With no collective training taking place until at least the start of February, inter-county players have been forced to do their own work.
While the Dublin forward has been keeping himself busy in his home gym, he has also been enjoying the break.
He said: “Yeah, should probably get back on it really. We have a little shed in the back garden that we got a few years ago. Bit of gym equipment up there so have been tipping away with that.
“Also a bit of injury prevention because potentially the season is going to be very short again for matches. It’s going to be pretty fundamental that you stay fit for the entire season.

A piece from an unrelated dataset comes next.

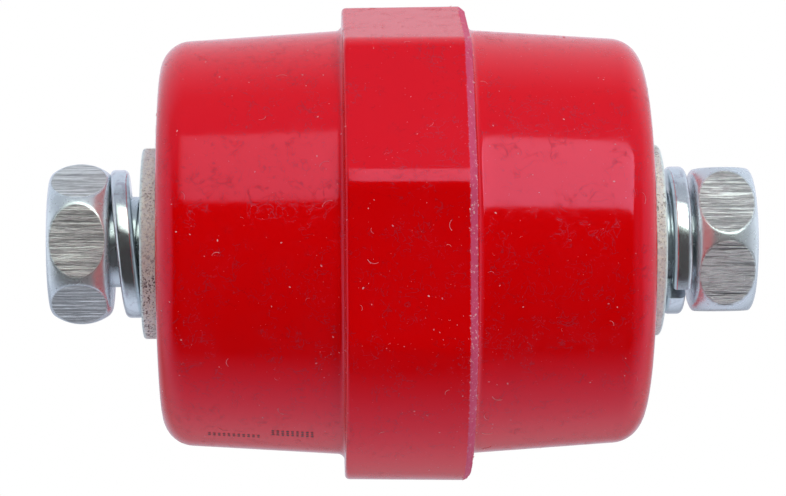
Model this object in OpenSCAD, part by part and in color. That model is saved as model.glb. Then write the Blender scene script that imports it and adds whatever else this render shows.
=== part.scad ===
// Drum standoff insulator with a screw at each end.
// The screws' common axis is X, the origin is halfway between the two end faces,
// and the body rests on the lowest flat of its collar, which faces -Z.

/* [Body] */
// Height of the insulator, from end face to end face
body_height = 40; // [36:0.5:60]
// Diameter of the body where it meets the collar
drum_d = 35.5; // [32:0.1:37]
// Draft of each half of the body, in degrees
drum_draft = 3.7; // [1:0.1:5]
// Radius between the side and the end face
end_round = 2.6; // [1:0.1:4]

/* [Collar] */
// Diameter of the collar at the parting line
collar_d = 40; // [39:0.5:50]
// Distance across two opposite flats
collar_flats = 37.6; // [37.3:0.1:39]
// Flats in each of the two groups
flats_per_group = 3; // [1:1:4]
// Angle from one flat to the next
flat_pitch = 40; // [36:1:45]
// Width of the collar on the left of the centre
collar_left = 4.9; // [3:0.1:6]
// Width of the collar on the right, up to the parting line
collar_right = 5.5; // [3:0.1:6]
// Draft of the collar, in degrees
collar_draft = 1; // [0:0.5:3]
// Bevel on the left edge
collar_bevel = 0.35; // [0.1:0.05:0.8]
// Bevel that trimming the flash left on the right edge
flash_bevel = 0.5; // [0.1:0.05:1]

/* [Inserts] */
// Thread diameter
thread_d = 8; // [6:1:8]
// Outside diameter at the mouth and at the hexagon's corners
insert_d = 13; // [12:0.5:15]
// Distance across the flats of the hexagon bands
insert_flats = 12; // [11:0.5:14]
// Diameter at the bottom of the grooves
insert_groove_d = 10.8; // [10:0.1:12]
// Metal left under the threaded hole
insert_floor = 1.2; // [0.8:0.1:3]
// Length of the round mouth
mouth_len = 2.4; // [1.5:0.1:3]
// Width of a groove
groove_w = 1.6; // [1:0.1:2]
// Chamfer at the start of the thread
mouth_chamfer = 0.5; // [0.2:0.1:0.8]

/* [Screws] */
// Length under the head
screw_len = 16; // [12:1:18]
// Distance across the flats of the head
head_flats = 11.9; // [11:0.1:14]
// Largest diameter of the barrel-shaped head, over its rounded corners
head_corners = 13.4; // [13.2:0.1:16]
// Diameter of the head at its two faces
head_end_d = 11.5; // [10.5:0.1:13]
// Height of the head
head_h = 5.15; // [4:0.05:7]
// Chamfer at the tip
tip_chamfer = 0.9; // [0.3:0.1:1.2]

/* [Washers] */
// Outside diameter of the flat washer
washer_d = 16; // [14:0.5:20]
// Thickness of the flat washer
washer_t = 1.6; // [1:0.1:2]
// Rounding of the punched washer's outer edge
washer_edge = 0.25; // [0.1:0.05:0.4]
// Outside diameter of the spring washer
spring_d = 12.4; // [11.5:0.1:14]
// Thickness of the spring washer's section
spring_t = 1.6; // [1:0.1:2]
// Play that the relaxed spring washer takes up between head and flat washer
spring_free_rise = 0.96; // [0.8:0.02:1.6]
// Rise of the spring washer over one turn
spring_pitch = 0.45; // [0.3:0.05:0.8]
// Angle that the spring washer's split leaves open
split_angle = 9; // [4:1:20]

/* [Clearances] */
// Radial clearance between screw and insert
thread_clear = 0.05; // [0.02:0.01:0.1]
// Radial clearance of the flat washer's hole round the thread
washer_clear = 0.2; // [0.1:0.05:0.4]
// Radial clearance of the spring washer's hole round the thread
spring_clear = 0.1; // [0.05:0.05:0.3]
// Least gap at each end of the relaxed spring washer
spring_end_gap = 0.03; // [0.02:0.01:0.1]
// Room left under the screw's tip
tip_clear = 1.02; // [0.5:0.02:2]

/* [Hidden] */
$fn = 96;
// Segments round a spring washer
SPRING_STEPS = 40;
// Overshoot of a cutter past the surface that it cuts
OVER = 1;
half_h = body_height / 2;
screw_d = thread_d - 2 * thread_clear;
// Space between the flat washer and the head
spring_gap = spring_t + spring_free_rise + 2 * spring_end_gap;
// The left spring washer leans from flat washer to head, highest between top and back
left_lean_turn = 27;
// How far it leans at its rim, short of either neighbour
left_lean = min(
    spring_free_rise / 2 + spring_pitch / 6,
    (spring_free_rise - spring_pitch) / 2 / sin(left_lean_turn)
);
// The bearing face of each screw head
head_x = half_h + washer_t + spring_gap;
// Middle of the gap that the spring washer fills
spring_x = half_h + washer_t + spring_gap / 2;
hole_depth = screw_len - washer_t - spring_gap + tip_clear;
insert_len = hole_depth + insert_floor;
hex_band_len = (insert_len - mouth_len - 2 * groove_w) / 2;
// Where the split of each spring washer stands: the left one at the back,
// the right one low at the front
left_split = -90;
right_split = -50;
// Turn of each screw's head: a flat to the front on the left, a corner on the right
left_head_turn = 18;
right_head_turn = 12;

// Lays a shape whose axis is Z along X, with its top outward on the right
module right_end() {
    rotate([0, 90, 0]) children();
}

// The same on the left, turned about Z so that threads keep their hand
module left_end() {
    rotate([0, 0, 180]) rotate([0, 90, 0]) children();
}

// One half of the body's outline, from the centre plane to an end face
module drum_half_outline(collar_side) {
    round_z = half_h - end_round;
    line_r = drum_d / 2 - (round_z - collar_side) * tan(drum_draft);
    round_r = line_r - end_round / cos(drum_draft);
    polygon([
        [0, 0],
        [drum_d / 2, 0],
        [drum_d / 2, collar_side],
        [round_r + end_round * cos(drum_draft), round_z + end_round * sin(drum_draft)],
        [round_r, round_z],
        [round_r, half_h],
        [0, half_h]
    ]);
    translate([round_r, round_z]) circle(r = end_round);
}

// Round collar, drawn with its axis along Z and the parting line at the top
module collar_blank() {
    rise = tan(collar_draft);
    top_r = collar_d / 2;
    side_z = collar_right - flash_bevel;
    low_z = collar_bevel - collar_left;
    side_r = top_r - flash_bevel;
    low_r = top_r - (side_z - low_z) * rise;
    rotate_extrude() polygon([
        [0, -collar_left],
        [low_r - collar_bevel, -collar_left],
        [low_r, low_z],
        [top_r, side_z],
        [side_r, collar_right],
        [0, collar_right]
    ]);
}

// Cutter for one flat of the collar, facing the front before it is turned
module flat_cutter() {
    w = collar_left + collar_right + 2 * OVER;
    translate([-collar_left - OVER, -collar_d, -collar_d / 2])
        cube([w, collar_d - collar_flats / 2, collar_d]);
}

module collar() {
    difference() {
        right_end() collar_blank();
        for (side = [0, 180], i = [0 : flats_per_group - 1])
            rotate([side - 90 + i * flat_pitch, 0, 0]) flat_cutter();
    }
}

// Outside of an insert with its mouth at the top of the body
module insert_blank() {
    mouth_z = half_h - mouth_len;
    bottom_z = half_h - insert_len;
    translate([0, 0, mouth_z]) cylinder(d = insert_d, h = mouth_len);
    translate([0, 0, bottom_z]) cylinder(d = insert_groove_d, h = insert_len);
    for (i = [0, 1])
        translate([0, 0, bottom_z + i * (hex_band_len + groove_w)]) intersection() {
            cylinder(d = insert_flats / cos(30), h = hex_band_len, $fn = 6);
            cylinder(d = insert_d, h = hex_band_len);
        }
}

module insert() {
    difference() {
        insert_blank();
        translate([0, 0, half_h - hole_depth]) cylinder(d = thread_d, h = hole_depth + OVER);
        translate([0, 0, half_h - mouth_chamfer])
            cylinder(d1 = thread_d, d2 = thread_d + 2 * mouth_chamfer, h = mouth_chamfer);
    }
}

// Barrel with six oval flats, standing on the plane z = 0
module screw_head() {
    bulge = (head_corners - head_end_d) / 2;
    bulge_r = (pow(head_h / 2, 2) + pow(bulge, 2)) / (2 * bulge);
    intersection() {
        cylinder(d = head_flats / cos(30), h = head_h, $fn = 6);
        rotate_extrude() intersection() {
            translate([head_corners / 2 - bulge_r, head_h / 2]) circle(r = bulge_r);
            square([head_corners, head_h]);
        }
    }
}

module screw(turn) {
    translate([0, 0, head_x]) rotate([0, 0, turn]) screw_head();
    translate([0, 0, head_x - screw_len]) {
        cylinder(d1 = screw_d - 2 * tip_chamfer, d2 = screw_d, h = tip_chamfer);
        translate([0, 0, tip_chamfer]) cylinder(d = screw_d, h = screw_len - tip_chamfer);
    }
}

module flat_washer() {
    hole_r = thread_d / 2 + washer_clear;
    edge_r = washer_d / 2 - washer_edge;
    translate([0, 0, half_h]) rotate_extrude() union() {
        translate([hole_r, 0]) square([edge_r - hole_r, washer_t]);
        translate([hole_r, 0]) square([washer_d / 2 - hole_r, washer_t - washer_edge]);
        translate([edge_r, washer_t - washer_edge]) circle(r = washer_edge);
    }
}

// Height of the spring washer's middle at angle a past its split and u up the lean
function spring_rise(a, u, lean) =
    spring_pitch * (0.5 - a / 360) + lean * u / (spring_d / 2);

// Left-hand helical slab, wider than the washer, cut to its round walls afterwards
module spring_slab(split, lean) {
    inner = thread_d / 4;
    outer = spring_d;
    first = split_angle / 2;
    step = (360 - split_angle) / SPRING_STEPS;
    ring_points = [
        for (i = [0 : SPRING_STEPS])
            let (a = first + i * step, at = split + a)
                for (r = [inner, outer], side = [-1, 1])
                    [
                        r * cos(at), r * sin(at),
                        spring_rise(a, -r * cos(at - left_lean_turn), lean)
                            + side * spring_t / 2
                    ]
    ];
    // Corners of one cross-section in order: inner low, outer low, outer high, inner high
    loop = [0, 2, 3, 1];
    last = 4 * SPRING_STEPS;
    sides = [
        for (i = [0 : SPRING_STEPS - 1], k = [0 : 3])
            let (p = 4 * i + loop[k], q = 4 * i + loop[(k + 1) % 4])
                each [[p, p + 4, q + 4], [p, q + 4, q]]
    ];
    ends = [
        [loop[0], loop[1], loop[2]], [loop[0], loop[2], loop[3]],
        [last + loop[0], last + loop[2], last + loop[1]],
        [last + loop[0], last + loop[3], last + loop[2]]
    ];
    polyhedron(points = ring_points, faces = concat(sides, ends), convexity = 4);
}

module spring_washer(split, lean) {
    translate([0, 0, spring_x]) intersection() {
        difference() {
            cylinder(d = spring_d, h = 3 * spring_gap, center = true);
            cylinder(r = thread_d / 2 + spring_clear, h = 4 * spring_gap, center = true);
        }
        spring_slab(split, lean);
    }
}

module insulator_body() {
    color("firebrick") difference() {
        union() {
            right_end() rotate_extrude() drum_half_outline(collar_right);
            left_end() rotate_extrude() drum_half_outline(collar_left);
            collar();
        }
        right_end() insert_blank();
        left_end() insert_blank();
    }
}

module left_insert() {
    color("goldenrod") left_end() insert();
}

module left_flat_washer() {
    color("lightsteelblue") left_end() flat_washer();
}

module left_spring_washer() {
    color("silver") left_end() spring_washer(left_split, left_lean);
}

module left_bolt() {
    color("gainsboro") left_end() screw(left_head_turn);
}

module right_insert() {
    color("goldenrod") right_end() insert();
}

module right_flat_washer() {
    color("lightsteelblue") right_end() flat_washer();
}

module right_spring_washer() {
    color("silver") right_end() spring_washer(right_split, 0);
}

module right_bolt() {
    color("gainsboro") right_end() screw(right_head_turn);
}

insulator_body();
left_insert();
left_flat_washer();
left_spring_washer();
left_bolt();
right_insert();
right_flat_washer();
right_spring_washer();
right_bolt();
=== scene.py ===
"""A drum standoff insulator: one red moulding with a flatted collar round its middle, and
in each end a threaded insert, a flat washer, a split spring washer and a hex screw.

Every end piece is drawn in an end frame, whose Z runs outward along the screw, and is then
laid along X at its own end. All lengths are metres."""

import math

import bmesh
import bpy
from mathutils import Matrix, Vector, noise


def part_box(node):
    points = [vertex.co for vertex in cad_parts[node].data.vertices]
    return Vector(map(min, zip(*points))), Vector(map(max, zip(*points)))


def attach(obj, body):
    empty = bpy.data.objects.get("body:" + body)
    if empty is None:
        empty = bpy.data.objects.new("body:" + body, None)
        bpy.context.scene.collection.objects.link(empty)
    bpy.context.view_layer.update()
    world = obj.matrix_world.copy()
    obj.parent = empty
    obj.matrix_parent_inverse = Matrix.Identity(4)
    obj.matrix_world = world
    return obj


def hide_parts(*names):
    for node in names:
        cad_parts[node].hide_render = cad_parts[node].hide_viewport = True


bl_info = {
    "name": "Drum Standoff Insulator",
    "version": (1, 0, 0),
    "blender": (4, 5, 0),
    "location": "View3D > Sidebar > Insulator",
    "description": "Makes a moulded standoff insulator with its inserts, screws and washers",
    "category": "Add Mesh",
}

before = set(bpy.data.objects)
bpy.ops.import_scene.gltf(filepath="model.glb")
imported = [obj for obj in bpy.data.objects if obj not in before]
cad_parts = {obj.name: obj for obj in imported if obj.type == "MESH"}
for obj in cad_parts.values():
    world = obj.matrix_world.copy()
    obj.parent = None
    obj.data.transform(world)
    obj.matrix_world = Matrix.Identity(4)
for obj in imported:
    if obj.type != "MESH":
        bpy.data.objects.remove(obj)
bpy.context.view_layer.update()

MM = 0.001
# The two end frames: the right one lays Z along +X, the left one along -X
RIGHT_END = Matrix.Rotation(math.radians(90), 4, "Y")
LEFT_END = Matrix.Rotation(math.radians(180), 4, "Z") @ RIGHT_END
ENDS = {"left": LEFT_END, "right": RIGHT_END}
FLATS_ON_HEAD = 6
SOFTEST_EDGE = math.radians(32)

BODY_LOW, BODY_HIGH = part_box("insulator_body")
WASHER_LOW, WASHER_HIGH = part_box("right_flat_washer")
SPRING_LOW, SPRING_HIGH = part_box("right_spring_washer")
SCREW_LOW, SCREW_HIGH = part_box("right_bolt")
INSERT_LOW, INSERT_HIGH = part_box("right_insert")


# ---------------------------------------------------------------- settings


def length(name, description, metres):
    """A size that a user may change."""
    return bpy.props.FloatProperty(
        name=name, description=description, default=metres,
        min=0.0, subtype="DISTANCE", unit="LENGTH", precision=5,
    )


def angle(name, description, degrees):
    """An angle that a user may change."""
    return bpy.props.FloatProperty(
        name=name, description=description, default=math.radians(degrees),
        subtype="ANGLE", unit="ROTATION",
    )


def amount(name, description, default):
    """A plain number that a user may change."""
    return bpy.props.FloatProperty(name=name, description=description, default=default)


def colour(name, description, rgb):
    """A colour that a user may change."""
    return bpy.props.FloatVectorProperty(
        name=name, description=description, default=rgb,
        size=3, min=0.0, max=1.0, subtype="COLOR",
    )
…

While at the start of January, Dublin players were given a program to follow on a Zoom meeting, O’Callaghan is looking forward to taking it handy for the rest of the month.
He continued: “We had a Zoom call, I think it was two weeks ago, where they just outlined a S&C gym and running program that we can do but personally, I’ve taken a bit of a break since the final, just tipping away at the gym.
“I’ll get out running myself but it will probably be light enough to start off with, get myself in some sort of shape. Then probably back in with Dublin in February.
“It’s not too hectic at the moment. It’s actually nice to get a break.”
Finally, in the midst of another lockdown, O’Callaghan was asked how competitive some of the running times get in the Dublin Whatsapp group.
Five kilometre times have become something of a social-media trend and the Dublin football team were no exception.
O’Callaghan said: “Well we mostly wouldn’t do those longer distance runs but yeah we had to do a few during lockdown.”
However, some players were questioning some of the times put up on the group.
“I think there were a few lads unhappy that some people were potentially altering the times or they felt they were too good,” he quipped.
“There was a bit of dispute around some lad’s times!”
While O’Callaghan, and many of the Dublin players will enjoy the break, you get the sense they will be as hungry as ever when preparations eventually start for the seven-in-a-row.